Perhaps you think that he’s depressed over the fact that his first four
weeks in power have been marked by a disastrous attempt at immigration
control, the axing of the national security adviser, the ignominious
retreat of a nominee for labor secretary and a failed military raid in
Yemen.
No.
“I don’t think there’s ever been a president elected who in this short
period of time has done what we’ve done,” Trump said at his press
conference. Remember, this is not a man who does self-deprecating irony.
The
now-famous press conference did give us a whole new vision of what the
Trump Era is going to entail. Beginning when he called in reporters to
announce a new nominee for secretary of labor and then gave the topic
only 100 words in the next hour and a quarter.
You
may have been unnerved by the president’s description of Obamacare. (“I
mean, they fill up our alleys with people that you wonder how they get
there, but they’re not the Republican people that our representatives
are representing.”)
And
perhaps his riff about Russia weirded you out. (“… probably Putin
assumes that he’s not going to be able to make a deal with me because
it’s politically not popular for me to make a deal. So Hillary Clinton
tries a reset. It failed. They all tried. But I’m different from those
people.”)
Stop
this. We’re trying to think positive. The good news is all this was not
actually evidence the president is suffering a mental collapse. He’s
always been like that.
We’ll
take any cheering up we can get. Earlier in the week, Trump invited
Chris Christie to a lunch at the White House. While everybody else at
the table got to pick what they wanted to eat, the president made
Christie order meatloaf. “It’s emasculating!” cried a talk-show host to
whom the governor of New Jersey — for some reason — reported the tale.
“No
it’s not,” Christie responded, rather weakly. “It is the president.…

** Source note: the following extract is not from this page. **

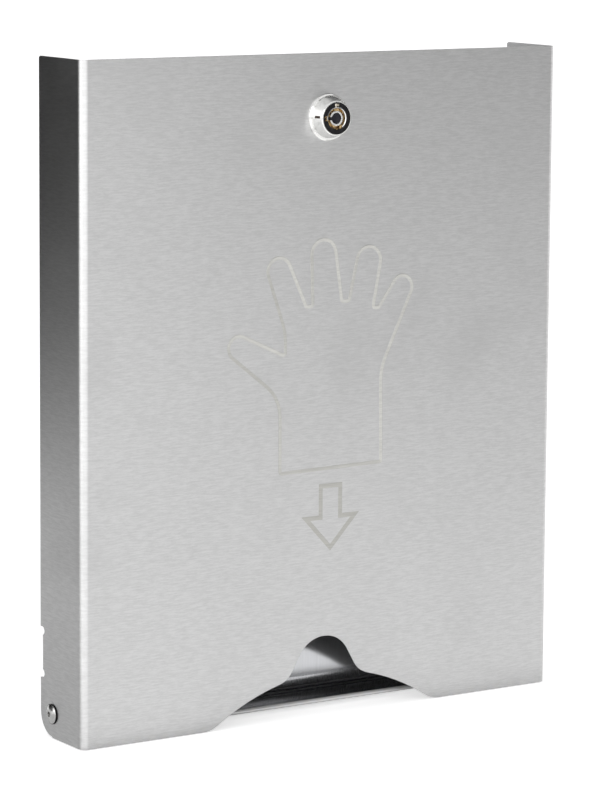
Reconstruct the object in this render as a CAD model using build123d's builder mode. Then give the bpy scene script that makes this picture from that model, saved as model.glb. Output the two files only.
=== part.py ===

And the meatloaf was good.” It’s been a while since we’ve had a chance
to contemplate the fall, humiliation and political ruination the
governor suffered at the hands of his alleged friend Donald. But every
time it happens, there’s a little sunbeam.
Right
now the administration is such a mess that after national security
adviser Mike Flynn was pushed out of office, Trump’s next pick claimed
he couldn’t take the job because he needed to spend more time with his
family. That’s bad. On the other hand, the president did promise to
create jobs. And the way we’re going, sooner or later everybody in the
country is going to get an offer to serve in a top White House position.
En
route to Florida for his re-election rally, the president stopped off
at a Boeing plant in South Carolina, and supporters who had worried that
the administration was going off the rails were heartened when he read
his speech like a normal person. There were only a couple of
off-the-cuff remarks about what a winner he is, and only one sort of
strange moment, when he was talking about Air Force One. “What can look
so beautiful at 30?” Trump demanded. “An airplane.”
Meanwhile,
at the James Buchanan house, Patrick Clarke declined to offer any
personal opinion on whether Trump could send Buchanan up a notch in the
ratings. But he did provide an excellent example of thinking positive:
“You know, if my guy wasn’t rated worst — if he fell smack dab in the
middle — he’d be lost.”
Hold
that thought. Whatever else happens you can take comfort in the
realization that we’re not going to spend the next four years stuck with
some boring mediocrity. We’re going nowhere near the middle.